The Story
Why it exists.
The beginning
Carlos Benaïm built Estée Legacy as a study in something tighter. The Legacy Collection doesn't reinterpret, it distills. Benaïm knew the house's floral musk vocabulary intimately, having composed earlier Estée Lauder signatures. Here, he stripped the formula down to its spine: jasmine, clove, rose. Ylang-ylang. A honey-amber base that doesn't announce itself but never leaves. The question wasn't how to modernize a classic. It was how to make something that felt like it always existed.

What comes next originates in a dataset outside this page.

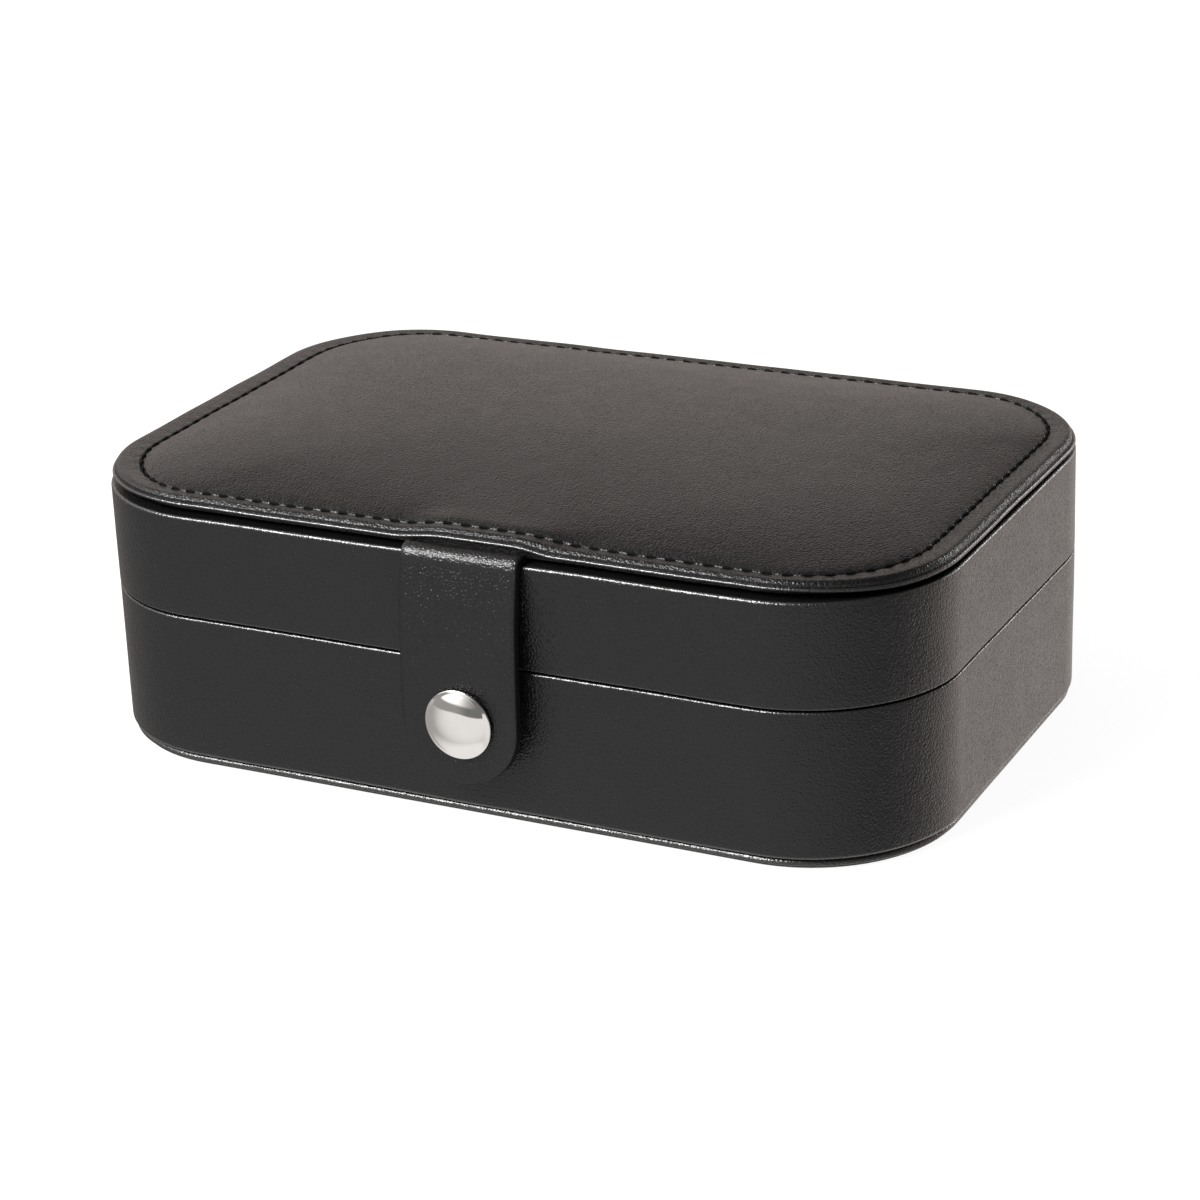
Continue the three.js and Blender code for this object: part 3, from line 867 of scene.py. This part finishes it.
def cover_vertex(point, normal, inset, z, pucker):
    """A vertex of the cover's skin. With no height given it lies on the crown."""
    place = point - normal * inset
    here = Vector((place.x, place.y, z or 0.0))
    crown = z is None
    if crown:
        here.z = crown_height(here)
        here.z += edge_wave(here) * (1 - ramp(inset, CROWN_START, PATCH_INSET))
    elif inset < 0.004 or z > panel_low.z:
        # The turned-in edge stays down on the strap, and the bead above it is lifted in full.
        lift = min(1.0, (z - panel_low.z) / 0.0004)
        here.z = settled(z, normal) + panel_rise(here) * lift + edge_wave(here)
    if crown or z > CROWN_FOOT - 0.001:
        here.z += 0.00007 * math.exp(-((inset - SEAM_INSET) / 0.0011) ** 2) * pucker
    pull = end_pull(inset, normal) if crown or z > panel_low.z else 0.0
    return here + Vector((normal.x, normal.y, 0)) * (ripple(here, 0.011, 0.0001, 8) - pull)


def make_cover():
    """The leather cover: one skin over the crown, pulled down along the stitched seam."""
    profile = cover_profile()
    groove = len(profile) - 1 - GROOVE_STEPS // 2  # the row at the groove's bottom
    for share in spread(0, 1, 10)[1:]:
        profile.append((CROWN_START + (PATCH_INSET - CROWN_START) * share**1.3, None, 0.0))
    pucker = seam_pucker()
    vertices, polish_and_highlight = [], []
    for inset, z, polish_and_highlight_here in profile:
        for (point, normal), pulled in zip(OUTLINES[1], pucker):
            vertices.append(cover_vertex(point, normal, inset, z, pulled))
            polish_and_highlight.append(polish_and_highlight_here)
    count = len(OUTLINES[1])
    last = (len(profile) - 1) * count
    faces = skin_faces(len(profile), count, False)
    rows = patch_rows([vertices[last + i].copy() for i in range(count)])
    for row in rows[1:-1]:
        for point in row[1:-1]:
            point.z = crown_height(point)
    rows = swollen_grid(rows)
    start = len(vertices)
    for row in rows[1:-1]:
        vertices += row[1:-1]
        polish_and_highlight += [0.0] * (len(row) - 2)
    faces += patch_faces(list(range(last, last + count)), start)
    cover = make_piece("panel_leather", vertices, faces, "leather", polish_and_highlight)
    # The groove's bottom rows take the dark edge paint: painted shade in the seam's groove.
    cover.data.materials.append(LOOKS["edge"])
    for polygon in cover.data.polygons:
        if polygon.index // count in (groove - 1, groove):
            polygon.material_index = 1
    use_modifier(cover, "SOLIDIFY", thickness=COVER_SKIN, offset=-1.0)
    stands_for(cover, "lid", "panel_cover")


def make_foam():
    """The foam crown under the cover."""
    foam_low, foam_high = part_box("panel_foam")
    drop = COVER_SKIN + 0.00025
    inset = HALF_X - foam_high.x
    section = [
        (inset + PLATE_REACH, foam_low.z, 0),
        (inset, foam_low.z, 0),
        (inset, foam_low.z + 0.0006, 0),
        (inset + 0.001, foam_low.z + 0.0009, 0),
    ]
    foam = filled("panel_foam_pad", section, "foam", still, lambda point: crown_height(point) - drop)
    stands_for(foam, "lid", "panel_foam")


def make_stitches():
    """Single stitches in the groove, each a little askew, with its ends sunk in their holes."""
    vertices, faces = [], []
    rings, around = 9, 8
    for point, normal in seam_stations(SEAM_INSET, STITCH_PITCH):
        point = point - normal * end_pull(SEAM_INSET, normal)
        along = Vector((-normal.y, normal.x, 0))
        out = Vector((normal.x, normal.y, 0))
        skew = math.radians(9 + 3 * noise.noise(Vector((point.x, point.y, 0)) * 900))
        direction = along * math.cos(skew) + out * math.sin(skew)
        sideways = Vector((0, 0, 1)).cross(direction)
        middle = Vector((point.x, point.y, 0))
        level = CROWN_FOOT + panel_rise(middle) + edge_wave((point.x, point.y, CROWN_FOOT)) + THREAD * 0.35
        start = len(vertices)
        for share in spread(-1, 1, rings - 1):
            centre = middle + direction * share * STITCH_LENGTH / 2
            centre.z = level - 0.0007 * abs(share) ** 5
            radius = THREAD * (1 - 0.25 * share**4)
            for angle in full_turn(around):
                lift = Vector((0, 0, radius * math.sin(angle)))
                vertices.append(centre + sideways * radius * math.cos(angle) + lift)
        faces += [tuple(start + index for index in face) for face in skin_faces(rings, around, False)]
        faces.append(tuple(start + step for step in range(around)))
        last = start + (rings - 1) * around
        faces.append(tuple(last + step for step in range(around)))
    stands_for(make_piece("seam_stitches", vertices, faces, "thread"), "lid", "seam_thread")


# ---------------------------------------------------------------- strap and snap

LINING_SKIN = 0.0005
STRAP_SKIN = 0.0008
STRAP_GAP = 0.0001  # between lining and outer leather
STRAP_SPACING = 0.001  # between two stations along the strap
HALF_WIDTH = (strap_high.x - strap_low.x) / 2


def off_wall(y):
    """How far in front of the front wall a Y place lies."""
    return -HALF_Y - y


# How far the strap's inner face stands off the wall, at its top and at the snap.
LEAN_TOP = off_wall(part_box("strap_lining")[1].y)
LEAN_SNAP = off_wall(strap_low.y) - LINING_SKIN - STRAP_GAP - STRAP_SKIN
BEND = Vector((-HALF_Y + 0.0006, lid_high.z - 0.00085))  # centre of the strap's top bend, as (y, z)


def strap_lean(z):
    """How far the strap's inner face stands off the wall at a height."""
    share = max(0.0, min(1.0, (strap_high.z - z) / (strap_high.z - SNAP.z)))
    return LEAN_SNAP - (LEAN_SNAP - LEAN_TOP) * (1 - share) ** 2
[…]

The ylang-ylang is the quiet workhorse here. It bridges the clove's cool spice and the honey's warm sweetness, creating a middle ground that could have gone powdery or tropical, but doesn't. Instead, it reads as something richer. The clove itself is positioned as a counterweight, not a feature. Cool peppery bite before the florals take over. The honey doesn't arrive until the drydown, when everything else has settled and the warmth can finally breathe.
The evolution
The opening 30 seconds belong to clove. It's bright, it's immediate, and it sits almost cool on the skin before jasmine arrives to soften. Rose appears within minutes, not a statement, more a warmth that tempers the spice. By the time you reach the 20-minute mark, ylang-ylang has taken over. The honey becomes perceptible around hour three or four, when the florals have softened into something creamy. Sandalwood anchors everything that follows. The drydown isn't dramatic, it's the opposite. A quiet warmth that stays close and personal for another three to four hours. On fabric the next morning, there's still a trace of that honey note, soft and intimate against the weave.
Cultural impact
The Legacy Collection positions these fragrances as studies rather than homages, concise, strict interpretations of the house vocabulary. Estée Legacy leans into the tension between cool spice and warm honey, a pairing that reads modern against the brand's more traditional floral references. Whether it carves a distinct space in the current landscape depends on what you're looking for.